— WRITTEN PROBLEM —
Copy exactly the lines from the one containing "Keep writing the" to the one containing "two shells and", both lines included, and nothing else.

------------------------------

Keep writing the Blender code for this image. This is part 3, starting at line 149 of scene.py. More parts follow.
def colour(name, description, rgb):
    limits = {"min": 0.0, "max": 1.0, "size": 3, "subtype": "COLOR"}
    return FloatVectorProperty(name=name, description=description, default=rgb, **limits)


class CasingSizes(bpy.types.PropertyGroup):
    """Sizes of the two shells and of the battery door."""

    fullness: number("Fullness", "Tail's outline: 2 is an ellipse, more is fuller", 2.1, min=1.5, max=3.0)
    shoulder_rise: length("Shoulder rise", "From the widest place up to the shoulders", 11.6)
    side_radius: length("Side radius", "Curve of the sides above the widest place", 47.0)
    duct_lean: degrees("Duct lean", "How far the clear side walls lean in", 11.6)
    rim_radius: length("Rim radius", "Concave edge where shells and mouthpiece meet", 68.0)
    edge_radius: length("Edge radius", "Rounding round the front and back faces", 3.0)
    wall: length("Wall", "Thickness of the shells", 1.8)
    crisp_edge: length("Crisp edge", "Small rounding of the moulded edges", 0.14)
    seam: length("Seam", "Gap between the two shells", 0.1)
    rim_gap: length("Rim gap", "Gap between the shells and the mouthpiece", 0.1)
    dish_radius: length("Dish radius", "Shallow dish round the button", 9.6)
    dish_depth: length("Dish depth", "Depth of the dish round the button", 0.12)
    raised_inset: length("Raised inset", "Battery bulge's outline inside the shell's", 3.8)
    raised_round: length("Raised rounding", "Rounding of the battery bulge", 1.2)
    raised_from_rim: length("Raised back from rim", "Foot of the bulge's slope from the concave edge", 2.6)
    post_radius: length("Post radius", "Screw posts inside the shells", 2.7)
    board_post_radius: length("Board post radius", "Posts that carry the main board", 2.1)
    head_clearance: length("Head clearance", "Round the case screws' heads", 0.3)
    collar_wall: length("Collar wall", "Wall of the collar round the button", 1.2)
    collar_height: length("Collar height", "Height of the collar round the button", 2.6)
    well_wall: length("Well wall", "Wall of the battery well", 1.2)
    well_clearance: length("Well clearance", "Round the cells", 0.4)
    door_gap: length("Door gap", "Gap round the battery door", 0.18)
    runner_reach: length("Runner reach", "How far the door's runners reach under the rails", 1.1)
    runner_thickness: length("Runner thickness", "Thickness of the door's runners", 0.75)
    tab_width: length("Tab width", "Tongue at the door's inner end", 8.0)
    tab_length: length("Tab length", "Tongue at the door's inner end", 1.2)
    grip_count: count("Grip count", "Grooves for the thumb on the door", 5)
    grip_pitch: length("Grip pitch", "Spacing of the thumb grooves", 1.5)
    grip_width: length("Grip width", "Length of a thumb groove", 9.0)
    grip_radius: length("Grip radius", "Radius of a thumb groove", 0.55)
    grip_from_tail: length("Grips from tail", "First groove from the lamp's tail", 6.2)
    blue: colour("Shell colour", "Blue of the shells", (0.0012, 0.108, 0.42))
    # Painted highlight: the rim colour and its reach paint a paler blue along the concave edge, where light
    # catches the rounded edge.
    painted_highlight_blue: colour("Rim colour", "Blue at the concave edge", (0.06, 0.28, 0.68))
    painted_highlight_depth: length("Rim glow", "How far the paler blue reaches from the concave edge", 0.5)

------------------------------

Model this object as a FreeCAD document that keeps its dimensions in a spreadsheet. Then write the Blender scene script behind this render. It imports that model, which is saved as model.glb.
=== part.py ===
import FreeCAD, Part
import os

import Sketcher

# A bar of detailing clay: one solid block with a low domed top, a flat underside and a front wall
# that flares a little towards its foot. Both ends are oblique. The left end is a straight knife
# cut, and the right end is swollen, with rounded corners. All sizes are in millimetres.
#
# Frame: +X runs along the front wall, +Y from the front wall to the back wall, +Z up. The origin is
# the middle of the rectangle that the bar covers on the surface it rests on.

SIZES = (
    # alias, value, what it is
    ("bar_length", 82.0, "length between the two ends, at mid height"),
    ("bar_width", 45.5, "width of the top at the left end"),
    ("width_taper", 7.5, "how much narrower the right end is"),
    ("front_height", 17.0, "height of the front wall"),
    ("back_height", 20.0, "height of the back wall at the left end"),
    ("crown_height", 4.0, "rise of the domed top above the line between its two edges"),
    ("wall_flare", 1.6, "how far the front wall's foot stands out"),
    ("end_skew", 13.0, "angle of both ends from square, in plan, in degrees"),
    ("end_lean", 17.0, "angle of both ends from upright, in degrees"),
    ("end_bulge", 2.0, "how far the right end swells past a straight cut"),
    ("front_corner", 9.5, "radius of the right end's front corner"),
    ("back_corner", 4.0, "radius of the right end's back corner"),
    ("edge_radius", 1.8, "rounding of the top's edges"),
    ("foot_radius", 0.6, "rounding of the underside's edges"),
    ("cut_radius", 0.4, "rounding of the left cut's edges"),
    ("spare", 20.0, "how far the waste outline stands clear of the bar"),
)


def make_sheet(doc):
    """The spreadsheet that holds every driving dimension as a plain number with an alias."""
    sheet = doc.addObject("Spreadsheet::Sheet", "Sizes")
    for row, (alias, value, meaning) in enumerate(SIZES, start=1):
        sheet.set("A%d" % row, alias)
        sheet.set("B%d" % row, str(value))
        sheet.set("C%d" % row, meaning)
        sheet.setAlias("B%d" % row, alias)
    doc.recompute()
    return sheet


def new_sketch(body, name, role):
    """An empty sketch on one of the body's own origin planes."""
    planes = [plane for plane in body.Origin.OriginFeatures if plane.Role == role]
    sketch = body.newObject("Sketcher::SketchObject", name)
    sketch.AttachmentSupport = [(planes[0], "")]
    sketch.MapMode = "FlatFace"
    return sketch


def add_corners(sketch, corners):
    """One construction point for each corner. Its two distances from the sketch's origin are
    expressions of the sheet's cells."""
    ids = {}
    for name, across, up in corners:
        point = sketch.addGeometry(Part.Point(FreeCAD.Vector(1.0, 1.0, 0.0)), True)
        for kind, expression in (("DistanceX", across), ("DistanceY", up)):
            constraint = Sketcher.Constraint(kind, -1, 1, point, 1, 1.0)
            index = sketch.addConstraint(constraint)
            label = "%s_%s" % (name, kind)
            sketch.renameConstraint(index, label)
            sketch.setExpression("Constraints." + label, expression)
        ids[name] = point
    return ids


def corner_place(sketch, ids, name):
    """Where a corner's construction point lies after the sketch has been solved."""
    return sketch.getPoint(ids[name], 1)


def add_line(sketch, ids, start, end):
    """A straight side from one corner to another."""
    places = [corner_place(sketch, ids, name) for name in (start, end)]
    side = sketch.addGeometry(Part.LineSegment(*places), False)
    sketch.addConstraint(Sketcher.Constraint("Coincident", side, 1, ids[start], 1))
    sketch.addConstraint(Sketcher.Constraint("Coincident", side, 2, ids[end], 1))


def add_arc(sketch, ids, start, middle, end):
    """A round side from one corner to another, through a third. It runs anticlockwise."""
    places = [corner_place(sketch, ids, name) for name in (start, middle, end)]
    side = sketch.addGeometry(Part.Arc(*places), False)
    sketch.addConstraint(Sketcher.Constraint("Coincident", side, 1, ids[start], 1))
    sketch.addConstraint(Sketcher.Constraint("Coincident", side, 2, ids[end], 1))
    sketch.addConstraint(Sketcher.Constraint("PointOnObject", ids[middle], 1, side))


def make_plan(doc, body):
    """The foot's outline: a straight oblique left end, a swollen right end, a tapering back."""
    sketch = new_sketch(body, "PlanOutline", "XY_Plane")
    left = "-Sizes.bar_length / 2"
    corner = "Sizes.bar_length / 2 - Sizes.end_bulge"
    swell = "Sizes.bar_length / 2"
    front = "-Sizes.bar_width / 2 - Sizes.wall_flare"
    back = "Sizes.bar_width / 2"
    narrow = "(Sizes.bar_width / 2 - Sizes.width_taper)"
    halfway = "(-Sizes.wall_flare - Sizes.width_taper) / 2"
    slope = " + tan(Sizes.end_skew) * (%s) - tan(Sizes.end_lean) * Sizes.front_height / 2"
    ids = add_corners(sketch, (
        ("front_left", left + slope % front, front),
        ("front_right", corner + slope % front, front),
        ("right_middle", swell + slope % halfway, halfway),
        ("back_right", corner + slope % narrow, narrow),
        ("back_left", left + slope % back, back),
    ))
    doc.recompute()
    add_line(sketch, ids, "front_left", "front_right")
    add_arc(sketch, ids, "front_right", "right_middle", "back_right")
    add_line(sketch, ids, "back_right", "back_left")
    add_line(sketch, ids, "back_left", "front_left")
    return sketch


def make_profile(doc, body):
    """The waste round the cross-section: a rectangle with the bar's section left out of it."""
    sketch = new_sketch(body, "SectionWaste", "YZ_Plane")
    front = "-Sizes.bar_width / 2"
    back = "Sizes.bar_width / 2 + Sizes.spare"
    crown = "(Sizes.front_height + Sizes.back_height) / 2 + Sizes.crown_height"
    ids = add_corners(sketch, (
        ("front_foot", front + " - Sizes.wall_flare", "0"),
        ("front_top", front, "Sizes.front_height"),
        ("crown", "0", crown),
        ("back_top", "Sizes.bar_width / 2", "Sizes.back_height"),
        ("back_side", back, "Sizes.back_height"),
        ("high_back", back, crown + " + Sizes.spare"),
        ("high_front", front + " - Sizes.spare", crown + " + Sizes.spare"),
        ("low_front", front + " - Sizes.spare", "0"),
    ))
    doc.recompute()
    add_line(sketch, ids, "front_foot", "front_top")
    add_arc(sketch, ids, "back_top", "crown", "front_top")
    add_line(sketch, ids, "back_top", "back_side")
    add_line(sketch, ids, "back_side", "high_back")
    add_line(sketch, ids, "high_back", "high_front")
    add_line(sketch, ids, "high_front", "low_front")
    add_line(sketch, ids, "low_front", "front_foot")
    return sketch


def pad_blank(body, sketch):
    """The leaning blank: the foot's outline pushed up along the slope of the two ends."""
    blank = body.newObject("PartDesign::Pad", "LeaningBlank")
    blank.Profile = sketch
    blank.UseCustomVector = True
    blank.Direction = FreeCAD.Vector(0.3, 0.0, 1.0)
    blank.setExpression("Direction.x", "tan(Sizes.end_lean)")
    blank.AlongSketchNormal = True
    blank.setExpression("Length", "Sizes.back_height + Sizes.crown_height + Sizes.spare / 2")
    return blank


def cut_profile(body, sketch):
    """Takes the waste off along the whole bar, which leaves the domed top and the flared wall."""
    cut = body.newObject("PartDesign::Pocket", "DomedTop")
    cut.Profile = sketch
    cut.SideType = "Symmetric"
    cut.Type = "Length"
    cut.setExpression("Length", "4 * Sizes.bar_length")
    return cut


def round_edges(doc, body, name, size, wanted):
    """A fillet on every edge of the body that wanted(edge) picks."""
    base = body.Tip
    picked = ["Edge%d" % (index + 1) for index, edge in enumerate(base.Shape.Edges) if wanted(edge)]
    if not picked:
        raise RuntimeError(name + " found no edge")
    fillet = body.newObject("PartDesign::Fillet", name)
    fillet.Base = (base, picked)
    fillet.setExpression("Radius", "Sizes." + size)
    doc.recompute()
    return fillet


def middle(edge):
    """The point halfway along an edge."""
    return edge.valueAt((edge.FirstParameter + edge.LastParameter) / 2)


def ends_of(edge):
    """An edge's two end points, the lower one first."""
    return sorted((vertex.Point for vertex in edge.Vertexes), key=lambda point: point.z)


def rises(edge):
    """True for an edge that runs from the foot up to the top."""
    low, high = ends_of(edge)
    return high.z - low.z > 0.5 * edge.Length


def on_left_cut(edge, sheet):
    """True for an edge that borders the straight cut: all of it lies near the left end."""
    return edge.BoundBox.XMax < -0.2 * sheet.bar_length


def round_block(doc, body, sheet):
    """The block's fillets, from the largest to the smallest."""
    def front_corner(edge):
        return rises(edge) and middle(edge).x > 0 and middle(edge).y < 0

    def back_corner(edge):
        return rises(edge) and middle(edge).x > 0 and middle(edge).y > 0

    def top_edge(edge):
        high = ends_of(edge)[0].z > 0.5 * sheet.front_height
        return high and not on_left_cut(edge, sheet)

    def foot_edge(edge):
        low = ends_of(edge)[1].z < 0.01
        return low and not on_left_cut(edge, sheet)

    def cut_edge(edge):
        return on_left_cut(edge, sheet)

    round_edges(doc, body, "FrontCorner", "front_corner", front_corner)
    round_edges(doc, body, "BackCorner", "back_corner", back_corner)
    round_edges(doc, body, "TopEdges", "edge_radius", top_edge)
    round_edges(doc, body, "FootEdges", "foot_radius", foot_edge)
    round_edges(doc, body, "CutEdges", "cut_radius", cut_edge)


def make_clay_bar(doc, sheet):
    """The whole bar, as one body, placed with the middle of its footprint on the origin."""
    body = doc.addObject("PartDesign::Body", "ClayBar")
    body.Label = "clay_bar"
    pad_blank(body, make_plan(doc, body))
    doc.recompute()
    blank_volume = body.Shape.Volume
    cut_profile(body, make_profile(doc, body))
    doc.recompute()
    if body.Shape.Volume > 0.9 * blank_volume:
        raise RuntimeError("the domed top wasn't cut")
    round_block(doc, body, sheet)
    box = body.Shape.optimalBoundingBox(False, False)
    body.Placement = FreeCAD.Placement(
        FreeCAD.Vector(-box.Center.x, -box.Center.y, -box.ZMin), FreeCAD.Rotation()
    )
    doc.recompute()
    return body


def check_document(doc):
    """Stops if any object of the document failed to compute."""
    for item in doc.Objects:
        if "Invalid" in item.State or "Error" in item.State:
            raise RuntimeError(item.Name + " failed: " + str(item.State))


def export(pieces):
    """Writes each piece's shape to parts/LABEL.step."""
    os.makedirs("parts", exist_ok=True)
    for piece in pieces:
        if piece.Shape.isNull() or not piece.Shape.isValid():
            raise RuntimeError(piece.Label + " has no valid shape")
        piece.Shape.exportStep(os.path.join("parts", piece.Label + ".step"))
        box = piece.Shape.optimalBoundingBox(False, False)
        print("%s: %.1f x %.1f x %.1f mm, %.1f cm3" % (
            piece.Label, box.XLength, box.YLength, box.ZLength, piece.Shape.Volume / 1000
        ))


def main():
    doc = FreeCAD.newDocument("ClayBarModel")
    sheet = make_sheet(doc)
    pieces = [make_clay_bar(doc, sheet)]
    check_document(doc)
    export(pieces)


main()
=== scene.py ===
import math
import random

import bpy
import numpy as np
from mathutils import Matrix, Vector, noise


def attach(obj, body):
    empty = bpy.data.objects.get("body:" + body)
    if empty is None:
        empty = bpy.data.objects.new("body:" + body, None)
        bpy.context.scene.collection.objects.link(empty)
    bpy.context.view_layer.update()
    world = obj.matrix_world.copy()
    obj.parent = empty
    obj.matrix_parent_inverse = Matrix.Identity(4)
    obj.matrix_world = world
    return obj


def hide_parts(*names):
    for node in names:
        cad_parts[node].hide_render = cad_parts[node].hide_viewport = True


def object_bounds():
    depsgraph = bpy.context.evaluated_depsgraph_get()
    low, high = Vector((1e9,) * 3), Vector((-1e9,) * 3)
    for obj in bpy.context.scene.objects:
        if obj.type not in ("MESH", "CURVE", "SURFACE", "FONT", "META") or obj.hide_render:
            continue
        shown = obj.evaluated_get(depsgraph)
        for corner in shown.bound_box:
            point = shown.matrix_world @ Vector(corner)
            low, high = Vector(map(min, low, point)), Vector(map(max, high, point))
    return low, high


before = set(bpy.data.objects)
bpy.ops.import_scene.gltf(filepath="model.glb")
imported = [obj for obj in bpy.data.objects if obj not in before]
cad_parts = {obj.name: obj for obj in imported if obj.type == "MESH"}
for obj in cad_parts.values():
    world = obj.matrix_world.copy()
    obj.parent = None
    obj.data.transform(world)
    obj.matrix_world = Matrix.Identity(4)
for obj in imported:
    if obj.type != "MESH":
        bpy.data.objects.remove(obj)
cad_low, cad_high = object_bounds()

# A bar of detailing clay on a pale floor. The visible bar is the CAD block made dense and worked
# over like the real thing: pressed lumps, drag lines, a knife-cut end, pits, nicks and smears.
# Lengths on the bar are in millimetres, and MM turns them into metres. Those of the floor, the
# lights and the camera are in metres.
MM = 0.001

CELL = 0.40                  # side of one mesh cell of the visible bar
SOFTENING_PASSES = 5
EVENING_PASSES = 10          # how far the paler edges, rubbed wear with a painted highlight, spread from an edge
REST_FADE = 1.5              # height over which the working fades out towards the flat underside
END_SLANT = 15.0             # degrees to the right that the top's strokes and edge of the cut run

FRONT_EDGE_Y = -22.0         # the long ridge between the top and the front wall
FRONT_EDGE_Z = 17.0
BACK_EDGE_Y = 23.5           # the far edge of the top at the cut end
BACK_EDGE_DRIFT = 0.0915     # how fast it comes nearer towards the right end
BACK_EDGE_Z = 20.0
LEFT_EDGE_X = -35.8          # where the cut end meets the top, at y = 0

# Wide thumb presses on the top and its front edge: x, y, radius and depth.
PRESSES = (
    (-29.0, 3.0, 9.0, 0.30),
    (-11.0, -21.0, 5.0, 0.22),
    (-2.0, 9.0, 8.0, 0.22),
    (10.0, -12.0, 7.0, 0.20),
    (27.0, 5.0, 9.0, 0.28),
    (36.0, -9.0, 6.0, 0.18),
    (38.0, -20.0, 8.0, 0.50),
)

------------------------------

— SOLUTION FOR THIS TASK —
Keep writing the Blender code for this image. This is part 3, starting at line 149 of scene.py. More parts follow.
def colour(name, description, rgb):
    limits = {"min": 0.0, "max": 1.0, "size": 3, "subtype": "COLOR"}
    return FloatVectorProperty(name=name, description=description, default=rgb, **limits)


class CasingSizes(bpy.types.PropertyGroup):
    """Sizes of the two shells and of the battery door."""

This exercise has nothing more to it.